The second factor is the enormous wealth of Saudi Arabia which enables the Monarchy to carry out large scale social and economic programs to meet the needs of the Saudis. The 2015 Saudi national budget is about USD $230 billion – the biggest budget ever in Saudi history.

A third factor is the deep emotional identification of the population with the Royal Dynasty, based on two central components.

One component is the legitimacy of the Saudi Royal Dynasty on a religious and cultural basis. Saudi Arabia is located in the Arabian Peninsula which is the cradle of both the religion of Islam and Arab culture. The formal title of the Saudi King is the “Servant of two scared religious sites of Islam.”

The other component is the admiration of the Monarch.
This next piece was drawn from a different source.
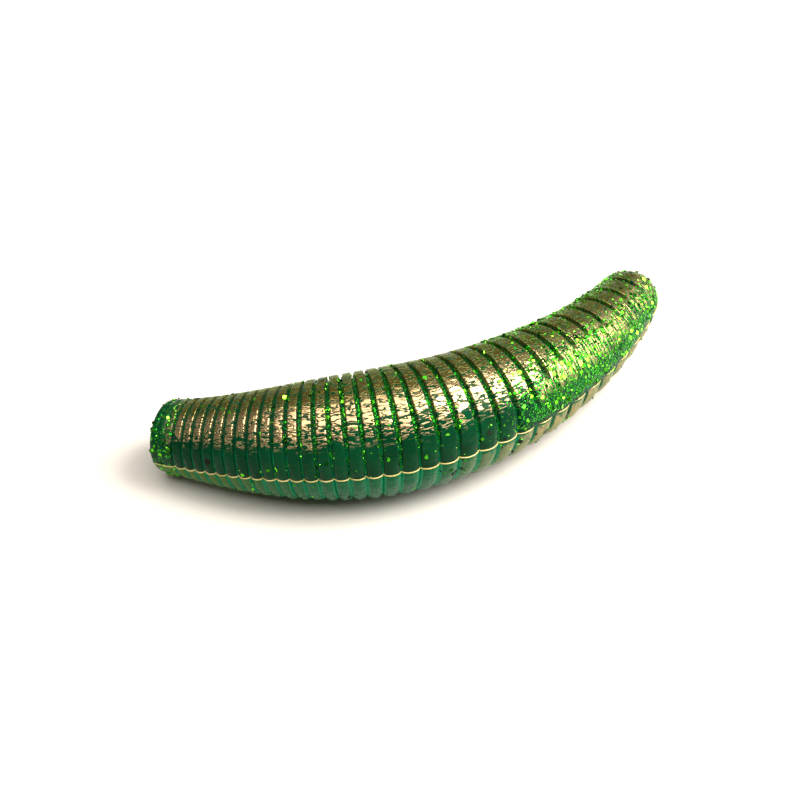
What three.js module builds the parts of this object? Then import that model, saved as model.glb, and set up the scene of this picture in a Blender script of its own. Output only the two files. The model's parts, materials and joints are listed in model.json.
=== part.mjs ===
import * as THREE from "three";

// Soft plastic worm: one ribbed casting with a flat head, a fat middle and a rounded tail tip. It is
// modelled as its ribs, which stand a hair apart and flex against each other at the moulded grooves.
// Millimetres, +Z up. The worm lies curved, its belly on z = 0, with the origin under the middle of its box.
// A station is a distance along the centreline from the flat of the head.

// Length and girth
const BODY_LENGTH = 66;
const GREATEST_RADIUS = 6.68;
const FATTEST_STATION = 24.5;
const HEAD_TAPER = 1.81;
const HEAD_TAPER_RATE = 0.09;
const TAIL_TAPER = 1.95;
const TAIL_TAPER_REACH = 16;
const TIP_LENGTH = 3.6;
const HEAD_EDGE = 0.45;

// Curve of the body, seen from above
const HEAD_HEADING = -20.5;
const STEADY_TURN = 1;
const MIDDLE_TURN = 21;
const MIDDLE_TURN_REACH = 9;

// Ribs and grooves
const RIB_COUNT = 32;
const FIRST_GROOVE = 2.8;
const FINE_PITCH = 1.1;
const PITCH_GROWTH = 0.017;
const COARSE_FROM_GROOVE = 14;
const COARSE_GROWTH = 0.045;
const COARSE_POWER = 1.3;
const GROOVE_WIDTH = 0.2;
const GROOVE_WIDTH_PER_PITCH = 0.16;
const GROOVE_DEPTH = 0.45;
const GROOVE_DEPTH_LEAD = 8;
const GROOVE_DEPTH_REACH = 15;
const GROOVE_WALL = 0.05;

// Flexing grooves: every third one in the fine ribs, then every second one
const FINE_FLEX_EVERY = 3;
const LAST_FINE_FLEX = 17;
const COARSE_FLEX_EVERY = 2;
const BEND_PER_PITCH = 0.62;
const MOST_BEND = 16;
const RIB_GAP = 0.3;
const CREST_CLEARANCE = 0.1;

// Facets
const ROUND_FACETS = 28;
const TIP_RINGS = 7;
const LINE_STEPS = 96;

/** Radius of the crests at a station, without the rounding of the tail tip. */
function crestRadius(station) {
  const fromFattest = station - FATTEST_STATION;
  if (fromFattest < 0) {
    return GREATEST_RADIUS - HEAD_TAPER * (1 - Math.cos(HEAD_TAPER_RATE * fromFattest));
  }
  return GREATEST_RADIUS - TAIL_TAPER * (Math.hypot(1, fromFattest / TAIL_TAPER_REACH) - 1);
}

/** Angle of the centreline above the ground: it climbs as fast as the belly widens under it. */
function climb(station) {
  const step = 0.01;
  return Math.asin((crestRadius(station + step) - crestRadius(station - step)) / (2 * step));
}

/** Direction of the centreline on the ground, in radians from +X. */
function heading(station) {
  const middle = (1 + Math.tanh((station - FATTEST_STATION) / MIDDLE_TURN_REACH)) / 2;
  return THREE.MathUtils.degToRad(HEAD_HEADING + STEADY_TURN * station + MIDDLE_TURN * middle);
}

/** Turn of the centreline on the ground, in radians per millimetre. */
function turnRate(station) {
  const step = 0.01;
  return (heading(station + step) - heading(station - step)) / (2 * step);
}

/** Point of the centreline: its track by Simpson's rule, and high enough for the belly to touch z = 0. */
function centrePoint(station) {
  const point = new THREE.Vector3(0, 0, crestRadius(station) * Math.cos(climb(station)));
  const step = station / LINE_STEPS;
  for (let i = 0; i <= LINE_STEPS; i += 1) {
    const at = i * step;
    const inner = i % 2 === 0 ? 2 : 4;
    const weight = ((i === 0 || i === LINE_STEPS ? 1 : inner) * step) / 3;
    point.x += weight * Math.cos(climb(at)) * Math.cos(heading(at));
    point.y += weight * Math.cos(climb(at)) * Math.sin(heading(at));
  }
  return point;
}

/** Frame of the body at a station: X to the side, Y along the centreline, Z up and square to both. */
function frameAt(station) {
  const turn = new THREE.Euler(climb(station), 0, heading(station) - Math.PI / 2, "ZXY");
  const frame = new THREE.Matrix4().makeRotationFromEuler(turn);
  return frame.setPosition(centrePoint(station));
}

/** Distance from one groove to the next, which grows towards the tail. */
function pitchAfter(groove) {
  const coarse = Math.max(0, groove - COARSE_FROM_GROOVE);
  return FINE_PITCH + PITCH_GROWTH * groove + COARSE_GROWTH * coarse ** COARSE_POWER;
}

/** Stations of the grooves, one more of them than there are ribs. */
function grooveStations() {
  const stations = [FIRST_GROOVE];
  for (let groove = 0; groove < RIB_COUNT; groove += 1) {
    stations.push(stations[groove] + pitchAfter(groove));
  }
  return stations;
}

const GROOVES = grooveStations();

/** Whether the body flexes at a groove. */
function flexes(groove) {
  if (groove <= LAST_FINE_FLEX) {
    return groove % FINE_FLEX_EVERY === FINE_FLEX_EVERY - 1;
  }
  return (groove - LAST_FINE_FLEX) % COARSE_FLEX_EVERY === 0;
}

/** How far the face beside a groove falls back per millimetre of radius, to clear at full bend. */
function faceFall(groove) {
  if (!flexes(groove)) {
    return 0;
  }
  const station = GROOVES[groove];
  const radius = crestRadius(station);
  const wanted = (BEND_PER_PITCH * pitchAfter(groove)) / radius;
  const bend = Math.min(wanted, THREE.MathUtils.degToRad(MOST_BEND));
  const crowding = 1 - radius * turnRate(station);
  return Math.tan(bend / 2) / crowding + CREST_CLEARANCE / radius;
}

/**
 * Half profile of a rib beside one groove, from the axis out to the crest, as (radius, station) points.
 * side is 1 where the rib lies towards the tail of the groove and -1 where it lies towards the head.
 */
function besideGroove(groove, side) {
  const station = GROOVES[groove];
  const fall = faceFall(groove);
  const half = (GROOVE_WIDTH + GROOVE_WIDTH_PER_PITCH * pitchAfter(groove)) / 2;
  const reach = 1 - Math.exp(-(station + GROOVE_DEPTH_LEAD) / GROOVE_DEPTH_REACH);
  const neck = crestRadius(station) - GROOVE_DEPTH * reach;
  const face = RIB_GAP / 2 + neck * fall;
  const edge = Math.max(half, RIB_GAP / 2 + crestRadius(station) * fall) + GROOVE_WALL;
  const point = (radius, offset) => new THREE.Vector2(radius, station + side * offset);
  const points = [point(0, RIB_GAP / 2), point(neck, face)];
  if (face < half) {
    points.push(point(neck, half));
  }
  points.push(point(crestRadius(station + side * edge), edge));
  return points;
}

/** Half profile of the flat head, from the axis out to the crest behind its rounded edge. */
function headProfile() {
  const points = [new THREE.Vector2(0, 0)];
  const rim = crestRadius(0) - HEAD_EDGE;
  for (const share of [0, 0.5, 1]) {
    const angle = (share * Math.PI) / 2;
    const out = rim + HEAD_EDGE * Math.sin(angle);
    points.push(new THREE.Vector2(out, HEAD_EDGE * (1 - Math.cos(angle))));
  }
  return points;
}

/** Half profile of the rounded tail tip, from the crest to its end on the axis. */
function tipProfile() {
  const points = [];
  const start = BODY_LENGTH - TIP_LENGTH;
  for (let ring = 0; ring <= TIP_RINGS; ring += 1) {
    const angle = ((ring / TIP_RINGS) * Math.PI) / 2;
    const station = start + TIP_LENGTH * Math.sin(angle);
    const radius = ring === TIP_RINGS ? 0 : crestRadius(station) * Math.cos(angle);
    points.push(new THREE.Vector2(radius, station));
  }
  return points;
}

/** Turns a profile about the axis, then bends the turned solid along the centreline and gives its mesh. */
function bentMesh(name, profile, colour, roughness) {
  const stations = profile.map((point) => point.y);
  const middle = (Math.min(...stations) + Math.max(...stations)) / 2;
  const toLocal = frameAt(middle).invert();
  const frames = new Map();
  const geometry = new THREE.LatheGeometry(profile, ROUND_FACETS);
  const positions = geometry.getAttribute("position");
  const point = new THREE.Vector3();
  for (let i = 0; i < positions.count; i += 1) {
    const station = positions.getY(i);
    if (!frames.has(station)) {
      frames.set(station, frameAt(station).premultiply(toLocal));
    }
    point.set(positions.getX(i), 0, positions.getZ(i));
    point.applyMatrix4(frames.get(station));
    positions.setXYZ(i, point.x, point.y, point.z);
  }
  geometry.computeVertexNormals();
  const material = new THREE.MeshStandardMaterial({ color: colour, roughness, metalness: 0 });
  const mesh = new THREE.Mesh(geometry, material);
  mesh.name = name;
  mesh.applyMatrix4(frameAt(middle));
  return mesh;
}

/** Node name of the rib between a groove and the next, such as rib_07. */
function ribName(groove) {
  return `rib_${String(groove + 1).padStart(2, "0")}`;
}

const worm = new THREE.Group();

const headPoints = [...headProfile(), ...besideGroove(0, -1).reverse()];
worm.add(bentMesh("head_end", headPoints, "#0c4526", 0.3));

for (let groove = 0; groove < RIB_COUNT; groove += 1) {
  const points = [...besideGroove(groove, 1), ...besideGroove(groove + 1, -1).reverse()];
  worm.add(bentMesh(ribName(groove), points, "#0b5a33", 0.26));
}

const tipPoints = [...besideGroove(RIB_COUNT, 1), ...tipProfile()];
worm.add(bentMesh("tail_tip", tipPoints, "#12702a", 0.3));

// The origin goes to the ground under the middle of the worm's box.
worm.updateMatrixWorld(true);
const box = new THREE.Box3().setFromObject(worm, true);
const middle = box.getCenter(new THREE.Vector3());
worm.position.set(-middle.x, -middle.y, -box.min.z);

export default worm;
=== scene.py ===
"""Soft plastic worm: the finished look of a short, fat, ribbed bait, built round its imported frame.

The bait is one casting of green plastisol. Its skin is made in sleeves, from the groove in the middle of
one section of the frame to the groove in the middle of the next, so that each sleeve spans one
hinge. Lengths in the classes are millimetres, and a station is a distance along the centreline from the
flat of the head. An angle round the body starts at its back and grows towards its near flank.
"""

import json
import logging
import math
from dataclasses import dataclass, field
from enum import Enum
from functools import cached_property

import bmesh
import bpy
import numpy as np
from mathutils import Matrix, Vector

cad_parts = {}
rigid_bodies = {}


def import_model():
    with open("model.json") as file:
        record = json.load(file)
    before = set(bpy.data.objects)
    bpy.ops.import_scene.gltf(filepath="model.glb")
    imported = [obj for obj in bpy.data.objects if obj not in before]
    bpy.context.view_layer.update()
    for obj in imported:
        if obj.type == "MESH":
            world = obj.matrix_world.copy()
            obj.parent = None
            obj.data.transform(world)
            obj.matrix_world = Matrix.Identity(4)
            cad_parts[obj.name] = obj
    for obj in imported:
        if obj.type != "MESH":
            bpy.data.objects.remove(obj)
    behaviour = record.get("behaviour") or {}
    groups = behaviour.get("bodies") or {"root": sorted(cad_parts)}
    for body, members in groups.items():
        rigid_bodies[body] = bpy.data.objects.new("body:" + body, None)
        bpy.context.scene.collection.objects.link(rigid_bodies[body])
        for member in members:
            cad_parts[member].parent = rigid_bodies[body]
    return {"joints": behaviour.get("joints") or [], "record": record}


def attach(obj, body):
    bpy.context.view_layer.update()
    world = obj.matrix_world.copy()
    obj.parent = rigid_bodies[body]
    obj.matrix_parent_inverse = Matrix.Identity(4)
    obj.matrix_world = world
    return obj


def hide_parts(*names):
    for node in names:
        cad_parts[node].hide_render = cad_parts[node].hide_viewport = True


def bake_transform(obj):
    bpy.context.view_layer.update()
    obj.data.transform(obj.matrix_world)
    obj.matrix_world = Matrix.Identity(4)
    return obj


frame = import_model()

LOG = logging.getLogger("worm")
MM = 0.001
PARTING = 90.0  # degrees from the back to where the two mould halves met

Colour = tuple[float, float, float]
Range = tuple[float, float]


def smooth(low: float, high: float, value: np.ndarray) -> np.ndarray:
    """Rises smoothly from 0 at low to 1 at high.

    Args:
        low: Where the rise starts.
        high: Where it ends, which may be lower than low for a fall.
        value: The numbers to look up.

    Returns:
        Numbers from 0 to 1, one for each value.
    """
    share = np.clip((value - low) / (high - low), 0, 1)
    return share * share * (3 - 2 * share)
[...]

Saudi culture and society is a tribal one, where values of loyalty, devotion, and obedience to the leaders are deeply rooted. Ceremonies like the Baya’h, the Oath of Allegiance, or the Ardah Dance, the Saudi formal dance in times of war, peace, and joy that go back to the early times of Arab culture, manifest the centrality of these values and sentiments in Saudi society. One must not underestimate the importance of the factor of emotional identification. In the period that has elapsed since the Arab Awakening began, it has been shown more than once – in Jordan, Kuwait, Morocco, and Saudi Arabia – that the emotional identification of the public with the Monarchy and with the Monarch, fills a central role in maintaining the stability of the regime.